NPB news: Sept. 21, 2023

I need to apologize for being AWOL for the past few days as some big games took place. Since I came back from vacation, both league pennants were settled, and for the first time since the Nankai Hawks and Hanshin Tigers won their leagues in 1964, two Kansai teams are champions in the same year – largely because the Tigers have never had a dynasty the way the Hawks did in Osaka and the Hankyu Braves did up the hill at Nishinomiya Stadium before both franchises were sold after the 1988 season.

With the Buffaloes clinching on Wednesday, attention turned to the two tight battles for second and third in each league, while a player, who was at the forefront of a revolution in Japanese baseball, called it quits.

Thursday’s games

Hawks 4, Marines 2: At Fukuoka Dome, SoftBank’s former Fighters, Kensuke Kondo and Kohei Arihara (9-4) were the difference. Kondo’s 23rd home run made it 4-1 in the first inning after Gregory Polanco retained his share of the PL home run lead with his 25th in the top of the inning.

Atsuki Taneichi (10-6) struck out five straight after Kondo’s home run, and his seven Ks over five innings pushed him into the league lead with 153, ahead of Yoshinobu Yamamoto‘s 148.

The third-place Hawks, whose only losing records this season are against the two teams they’re tussling with for two playoff spots, the Marines and Eagles, moved to within a game of the Marines, and pulled 1-1/2 in front of the Eagles.

Lions 7, Eagles 2: At Seibu Half Dome, Tatsuya Imai (10-4) allowed two runs, both scored by former Lion Hideto Asamura, over eight innings. Kento Watanabe‘s two-run second-inning homer gave Imai a lead, and David MacKinnon, who homered the night before, hit his 14th and 15th, a two-run shot in the third and a three-run dinger in the fifth.

Rakuten’s Takahiro Shiomi (0-1) allowed four runs over four innings in his season debut.

Giants 5, Tigers 3: At Koshien Stadium, Yuji Akahoshi (4-5) worked eight innings, and after being held to one hit over the first five innings by Koyo Aoyagi (8-5) Yoshihiro Maru singled in a run and Takumi Oshiro hit a grand slam. Johan Mieses led off Hanshin’s ninth with a pinch-hit home run, and Teruaki Sato made it 5-3 with a two-run shot before Kota Nakagawa entered the game, restored order and earned his 13th save. The Giants win improved their record against Hanshin this year to 6-18-1 and moved them to within three games of third-place DeNA.
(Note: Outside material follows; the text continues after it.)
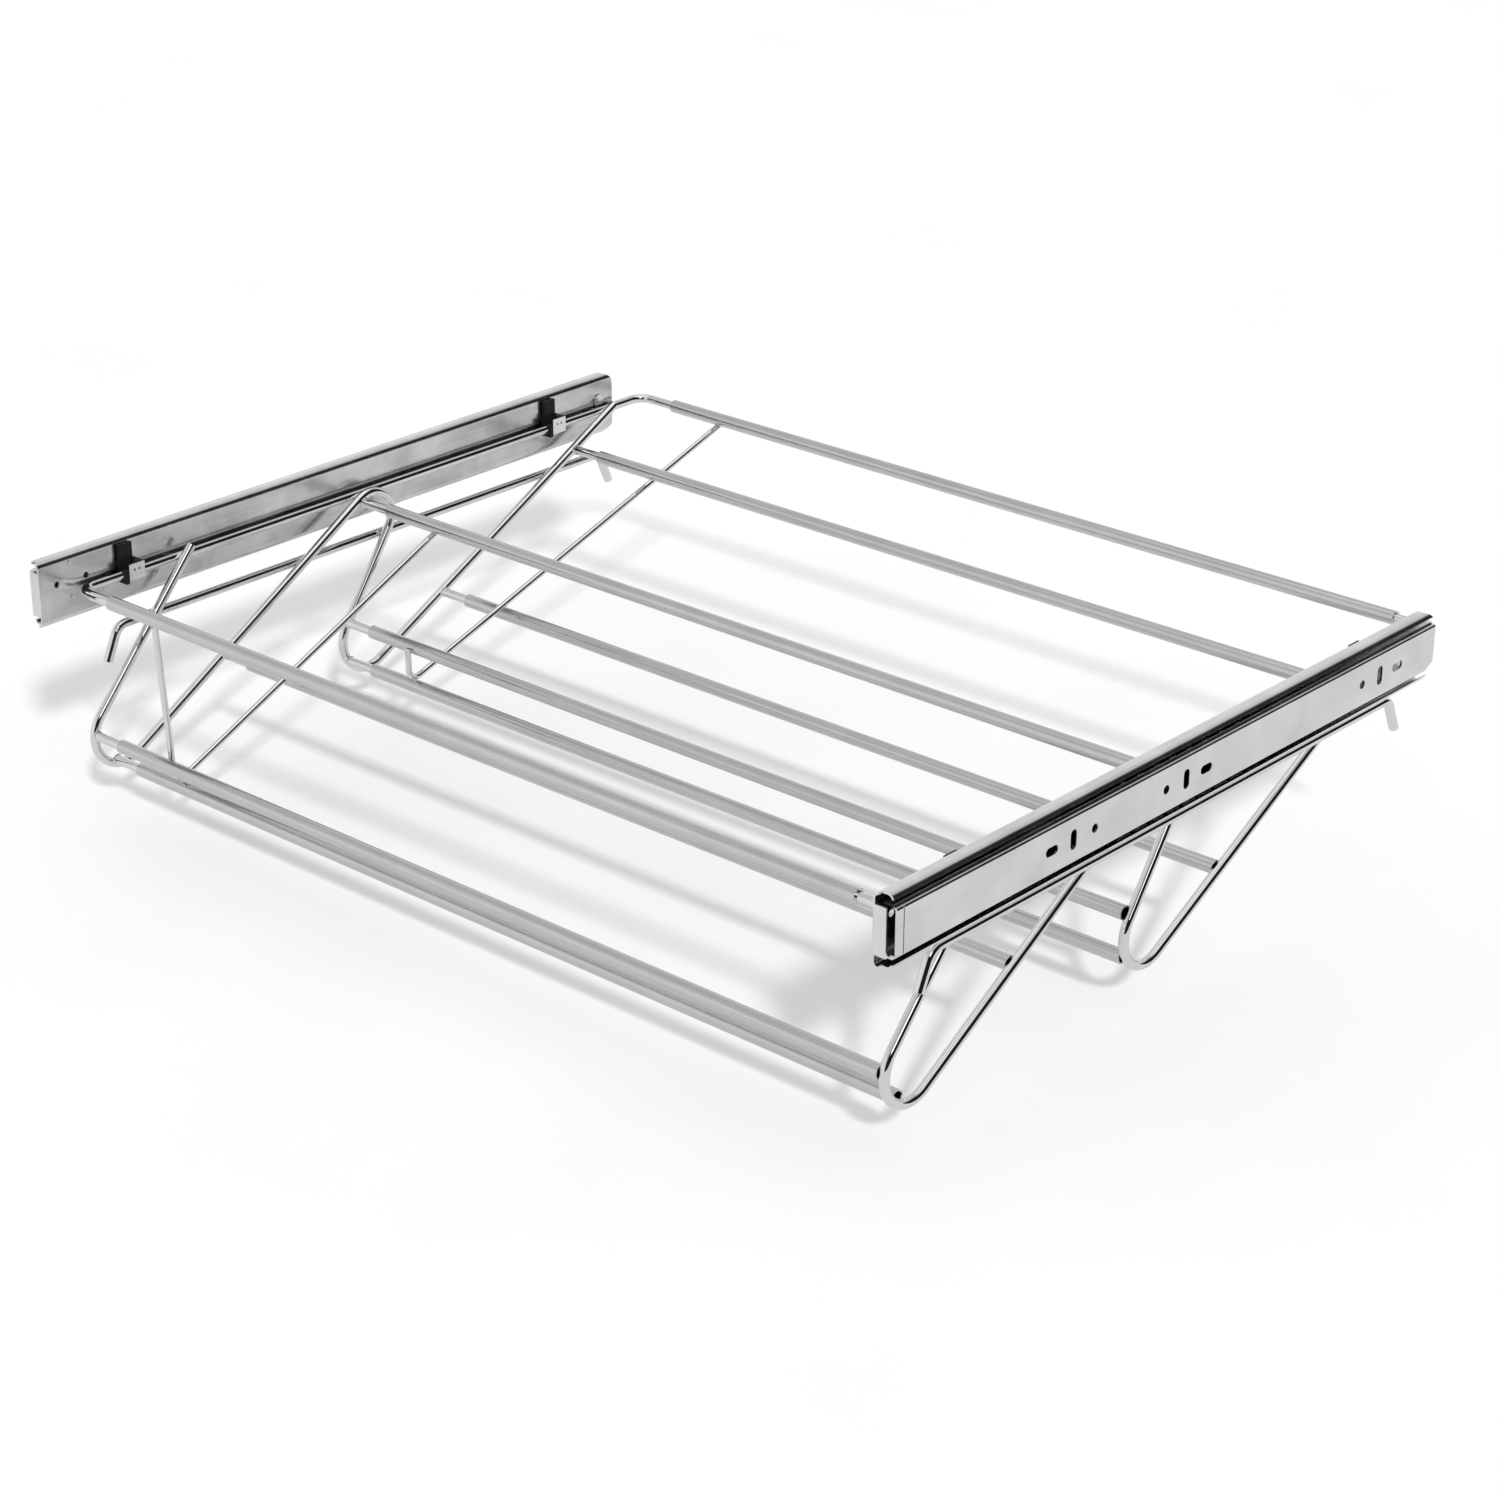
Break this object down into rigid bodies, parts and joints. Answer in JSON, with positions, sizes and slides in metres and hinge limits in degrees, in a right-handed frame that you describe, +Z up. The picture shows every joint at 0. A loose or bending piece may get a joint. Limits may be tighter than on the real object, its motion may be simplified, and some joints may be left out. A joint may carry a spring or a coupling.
{
  "type": "pull-out wardrobe shoe rack",
  "caption": "Width-adjustable pull-out shoe rack: two sloping wire tiers of telescoping tubes carried between a pair of side-mounted ball-bearing runners.",
  "frame": {"origin": "on the left cabinet face, midway between the front and back round screw holes of the left cabinet member", "axes": "+X from the left cabinet wall to the right one, -Y the way the rack pulls out, +Z up"},
  "size_m": [0.68, 0.5294, 0.145],
  "materials": {
    "runner_plate": "bright zinc plated sheet steel",
    "cage_steel": "plain rolled steel",
    "ball_steel": "polished hardened steel",
    "clip_plastic": "black moulded plastic",
    "clip_steel": "bright zinc plated sheet steel",
    "tube_satin": "satin chromium plate",
    "wire_chrome": "mirror chromium plate"
  },
  "bodies": {
    "wall_member_l": {"cabinet_member_l": "runner_plate"},
    "left_half": {"rack_member_l": "runner_plate", "clip_block_front_l": "clip_plastic", "clip_block_back_l": "clip_plastic", "clip_saddle_front_l": "clip_steel", "clip_saddle_back_l": "clip_steel", "top_rail_l": "wire_chrome", "lower_rail_l": "wire_chrome", "zigzag_l": "wire_chrome", "rod_front_heel_hi": "wire_chrome", "rod_front_heel_lo": "wire_chrome", "rod_front_ramp_lo": "wire_chrome", "rod_front_ramp_hi": "wire_chrome", "rod_rear_heel_hi": "wire_chrome", "rod_rear_heel_lo": "wire_chrome", "rod_rear_ramp_lo": "wire_chrome", "rod_rear_ramp_hi": "wire_chrome"},
    "right_half": {"rack_member_r": "runner_plate", "clip_block_front_r": "clip_plastic", "clip_block_back_r": "clip_plastic", "clip_saddle_front_r": "clip_steel", "clip_saddle_back_r": "clip_steel", "top_rail_r": "wire_chrome", "lower_rail_r": "wire_chrome", "zigzag_r": "wire_chrome", "tube_front_rail": "tube_satin", "tube_back_rail": "tube_satin", "tube_front_heel_hi": "tube_satin", "tube_front_heel_lo": "tube_satin", "tube_front_ramp_lo": "tube_satin", "tube_front_ramp_hi": "tube_satin", "tube_rear_heel_hi": "tube_satin", "tube_rear_heel_lo": "tube_satin", "tube_rear_ramp_lo": "tube_satin", "tube_rear_ramp_hi": "tube_satin", "brace_front": "wire_chrome", "brace_rear": "wire_chrome"},
    "wall_member_r": {"cabinet_member_r": "runner_plate"},
    "cage_l": {"ball_cage_l": "cage_steel", "balls_l": "ball_steel"},
    "cage_r": {"ball_cage_r": "cage_steel", "balls_r": "ball_steel"}
  },
  "joints": [
    {"name": "pull_out", "type": "slide", "parent": "wall_member_l", "child": "left_half", "axis": [0, -1, 0], "range_m": [0, 0.37]},
    {"name": "width_adjust", "type": "slide", "parent": "left_half", "child": "right_half", "axis": [1, 0, 0], "range_m": [0, 0.28]},
    {"name": "right_member_slide", "type": "slide", "parent": "right_half", "child": "wall_member_r", "axis": [0, 1, 0], "range_m": [0, 0.37]},
    {"name": "cage_slide_l", "type": "slide", "parent": "wall_member_l", "child": "cage_l", "axis": [0, -1, 0], "range_m": [0, 0.185]},
    {"name": "cage_slide_r", "type": "slide", "parent": "right_half", "child": "cage_r", "axis": [0, 1, 0], "range_m": [0, 0.185]}
  ],
  "couplings": [
    {"joint": "right_member_slide", "follows": "pull_out", "ratio": 1},
    {"joint": "cage_slide_l", "follows": "pull_out", "ratio": 0.5},
    {"joint": "cage_slide_r", "follows": "pull_out", "ratio": 0.5}
  ]
}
Dragons 9, Swallows 8: At Jingu Stadium, Chunichi’s third time was a charm, as in their third look at Cy Sneed (7-8), who surrendered six sixth-inning runs as Yakult blew a four-run lead in this CL mud-wrestling match.

Uchikawa hangs it up

Seiichi Uchikawa, who became the first CL star to move directly to the PL in his prime as a free agent, a move that was a key to the current Hawks dynasty, said Thursday that this season, spent playing independent league ball in Kyushu, would be his last as a pro.
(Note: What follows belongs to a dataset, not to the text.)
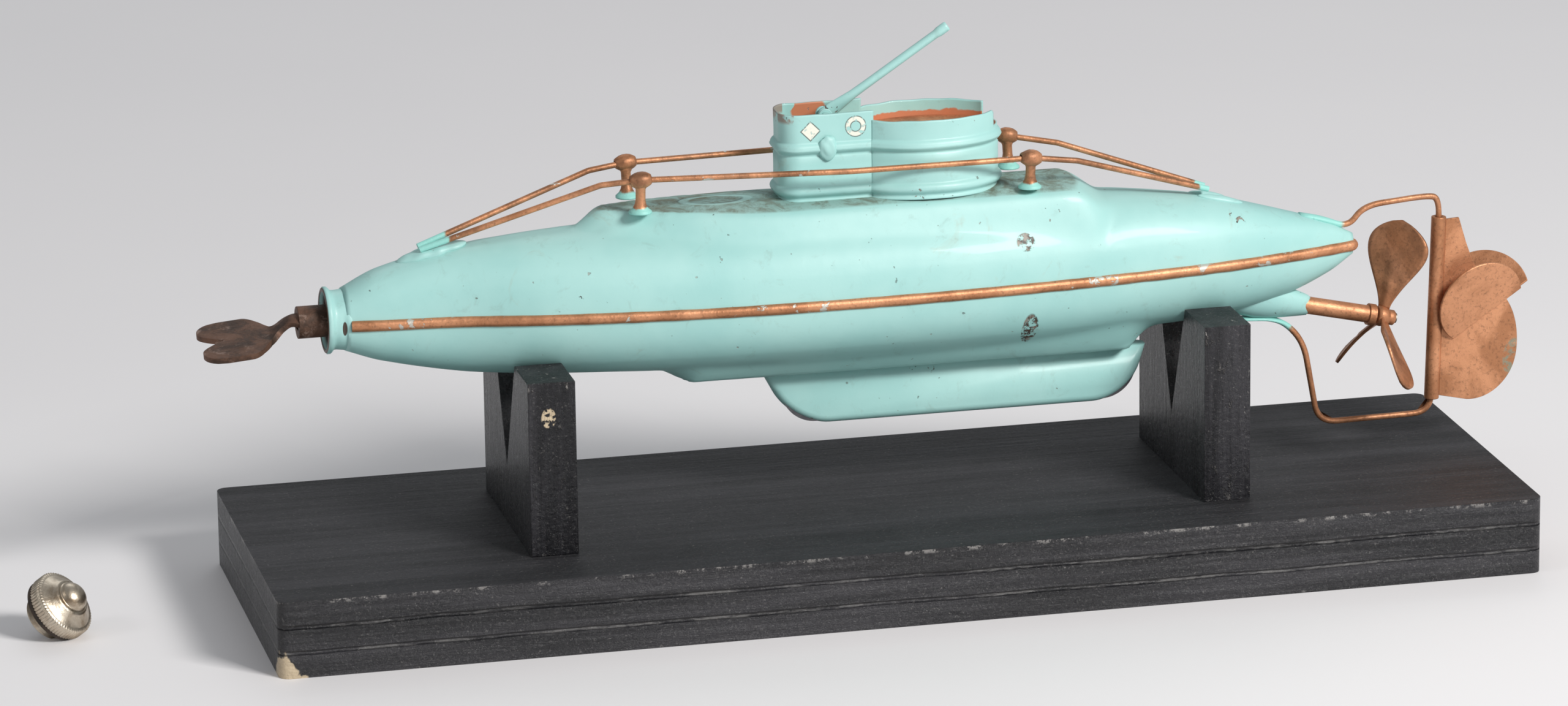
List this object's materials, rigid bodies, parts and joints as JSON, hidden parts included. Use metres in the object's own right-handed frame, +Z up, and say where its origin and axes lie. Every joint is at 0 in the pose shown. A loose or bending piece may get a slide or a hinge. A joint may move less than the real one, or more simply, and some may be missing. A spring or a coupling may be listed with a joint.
{
  "type": "toy submarine",
  "caption": "Clockwork tinplate toy submarine with a folding periscope, hand rails, screw propeller and rudder, resting on a wooden two-post display stand.",
  "frame": {"origin": "centre of the display board's underside", "axes": "+X towards the stern and rudder, +Y to the far side, +Z up from the surface that the stand rests on"},
  "size_m": [0.3582, 0.091, 0.1299],
  "materials": {
    "black_wood": "black paint over plywood, worn at the edges",
    "screw_steel": "plain steel",
    "teal_paint": "gloss turquoise enamel over tinplate, chipped",
    "copper_paint": "copper bronze paint, chipped",
    "rusty_steel": "rusty brown steel",
    "nickel_plate": "worn nickel plate over brass",
    "leather": "dark oiled leather",
    "lead": "cast lead",
    "movement_brass": "stamped brass",
    "spring_steel": "blued spring steel",
    "shaft_steel": "drawn steel"
  },
  "bodies": {
    "stand": {"base_board": "black_wood", "front_post": "black_wood", "rear_post": "black_wood", "post_screws": "screw_steel"},
    "hull": {"arbor_bush": "movement_brass", "bow_collar": "teal_paint", "click_spring": "spring_steel", "front_movement_plate": "movement_brass", "handrail_left": "copper_paint", "handrail_right": "copper_paint", "keel_ballast": "lead", "keel_fin": "teal_paint", "keel_solder": "teal_paint", "lower_hull": "teal_paint", "mainspring": "spring_steel", "mast_bracket": "teal_paint", "mast_rivet": "screw_steel", "middle_movement_plate": "movement_brass", "movement_feet": "screw_steel", "plate_pillars": "screw_steel", "rail_solder": "teal_paint", "rear_movement_plate": "movement_brass", "rudder_wire_lower": "copper_paint", "rudder_wire_upper": "copper_paint", "seam_strake": "copper_paint", "stanchion_front_left": "copper_paint", "stanchion_front_right": "copper_paint", "stanchion_rear_left": "copper_paint", "stanchion_rear_right": "copper_paint", "stern_tube": "copper_paint", "stern_tube_solder": "teal_paint", "tower_floor": "copper_paint", "tower_front_shell": "teal_paint", "tower_rear_shell": "teal_paint", "upper_hull": "teal_paint"},
    "great_wheel": {"great_wheel": "movement_brass"},
    "winding_arbor": {"winding_arbor": "screw_steel", "ratchet_wheel": "screw_steel"},
    "click": {"click": "screw_steel"},
    "key": {"key_tube": "rusty_steel", "key_plate": "rusty_steel"},
    "second_arbor": {"second_pinion": "screw_steel", "second_wheel": "movement_brass"},
    "third_arbor": {"third_pinion": "screw_steel", "third_wheel": "movement_brass"},
    "drive": {"drive_arbor": "screw_steel", "drive_fork": "movement_brass"},
    "propeller": {"propeller_shaft": "shaft_steel", "propeller_hub": "copper_paint", "propeller_blades": "copper_paint", "propeller_nut": "copper_paint"},
    "periscope": {"periscope": "teal_paint"},
    "rudder": {"rudder_tube": "copper_paint", "rudder_plate": "copper_paint", "diving_plane_left": "copper_paint", "diving_plane_right": "copper_paint"},
    "nose_cap": {"nose_cap": "nickel_plate", "cap_washer": "leather"}
  },
  "joints": [
    {"name": "hull_lift", "type": "slide", "parent": "stand", "child": "hull", "axis": [0, 0, 1], "range_m": [0, 0.08]},
    {"name": "great_wheel_spin", "type": "hinge", "parent": "hull", "child": "great_wheel", "pos_m": [-0.0096, 0, 0.0695], "axis": [1, 0, 0], "continuous": true},
    {"name": "winding", "type": "hinge", "parent": "great_wheel", "child": "winding_arbor", "pos_m": [-0.0096, 0, 0.0695], "axis": [1, 0, 0], "continuous": true},
    {"name": "click_lift", "type": "hinge", "parent": "great_wheel", "child": "click", "pos_m": [-0.0112, 0.004, 0.0633], "axis": [-1, 0, 0], "range_deg": [0, 9]},
    {"name": "key_pull", "type": "slide", "parent": "winding_arbor", "child": "key", "axis": [-1, 0, 0], "range_m": [0, 0.018]},
    {"name": "second_arbor_spin", "type": "hinge", "parent": "hull", "child": "second_arbor", "pos_m": [-0.0096, 0, 0.081], "axis": [1, 0, 0], "continuous": true},
    {"name": "third_arbor_spin", "type": "hinge", "parent": "hull", "child": "third_arbor", "pos_m": [-0.0096, 0.00281, 0.07525], "axis": [1, 0, 0], "continuous": true},
    {"name": "drive_spin", "type": "hinge", "parent": "hull", "child": "drive", "pos_m": [0.03, 0, 0.0695], "axis": [1, 0, 0], "continuous": true},
    {"name": "propeller_spin", "type": "hinge", "parent": "hull", "child": "propeller", "pos_m": [0.1232, 0, 0.05142], "axis": [0.9763, 0, -0.2164], "continuous": true},
    {"name": "periscope_fold", "type": "hinge", "parent": "hull", "child": "periscope", "pos_m": [-0.0111, 0, 0.1095], "axis": [0, -1, 0], "range_deg": [-28, 57]},
    {"name": "rudder_turn", "type": "hinge", "parent": "hull", "child": "rudder", "pos_m": [0.1356, 0, 0.0304], "axis": [0.0293, 0, 0.9996], "range_deg": [-35, 35]},
    {"name": "nose_cap_lift", "type": "slide", "parent": "stand", "child": "nose_cap", "axis": [0, 0, 1], "range_m": [0, 0.05]}
  ],
  "couplings": [
    {"joint": "great_wheel_spin", "follows": "propeller_spin", "ratio": -0.030864},
    {"joint": "second_arbor_spin", "follows": "propeller_spin", "ratio": 0.11111},
    {"joint": "third_arbor_spin", "follows": "propeller_spin", "ratio": -0.33333},
    {"joint": "drive_spin", "follows": "propeller_spin", "ratio": 1}
  ]
}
Until Uchikawa, a Kyushu native, eft the Yokohama BayStars as a free agent to join the Hawks, all the big free agent traffic across league boundaries had been from the PL to the CL.

A star for Japan in the WBC, Uchikawa won his first batting title in Yokohama in 2008, and in 2011 joined the Hawks, where he won his second batting title and became the second player to win one in each league.

He played the last two seasons for the Yakult Swallows but was unproductive in limited playing time. He finished his NPB career with 2,186 career hits in 2,022 games and 196 home runs.